I've never been seasick before. I've been on all sorts of boats. But this ginormous floating restaurant is apparently just the ticket to screw up my equilibrium and send my cheese sandwiches and crisps a-churning. I close my eyes and try to remember where that point on your wrist is that you press on to make the barfy feeling stop. What a perfect time for Chatty Seatmate #212 to park himself next to me.

Now, I have to take a moment to explain here that some of my friends I was going to stay with were politically involved in Ireland, and that there was a certain degree of harassment they had come to expect in day to day life. As such, they took great pains to warn me not to give a lot of detail to strangers about where I was staying or what I was doing there. This is in the back of my mind as this man asks questions, and keeps coming back to where I'm staying. Time to ditch him. I excuse myself, lurch to the ladies' room, and conveniently fail to return to my seat.

We finally get to Larne. I wonder briefly whether the soccer dudes are being deemed seaworthy over on the other side as I find and board my train. I arrive in Belfast, call my friends, and meet them at the hotel bar. Three countries in one day. There would be more adventures of the less humorous variety, someday I'll do a '10 Reasons Why I'll Never Get Invited to the White House' list and tell ya about them.


Bryan said...

"Endless rolling hills and tons of freaking sheep-land", or Erhtfsl, for short." Hey, that's where my family came from, y'know, hon?...and Matthews Street: is that really in a Beatles song? I think I might have missed that.

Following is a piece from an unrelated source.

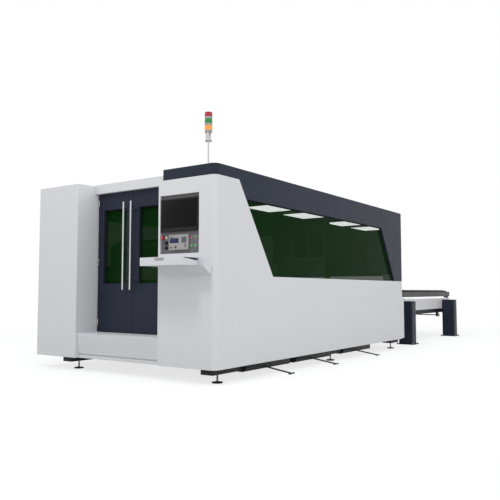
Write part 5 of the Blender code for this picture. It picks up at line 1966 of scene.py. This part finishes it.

Jonny's Mommy said... that it? I want more! MORE! Love it. So interesting and I want to know why you won't be invited to the White House. Guess you'll have to send that to me in an email sometime. :-)

Shieldmaiden96 said...

"We first met in Matthews Street, where we heard something that would set us free...
....a sign stands over the door that says 'Four Lads Who Shook the World'"....etc etc etc.
Two words:
security risk.
Two more words:
questionable friends
(Hence the security risk)

the frogster said...

I'm 25% Scottish. That's why I have hairy calves- because all of my kilt-wearing ancestors who didn't have hairy calves froze to death. It's helpful because I can wear shorts all year long and not have to waste my money on long pants.

Happy new year!

Shieldmaiden96 said...

My husband also has Scot heritage and good kilt legs. I guess it would seem less fetish-y if I wasn't so eager for him to get one. I gotta work on that.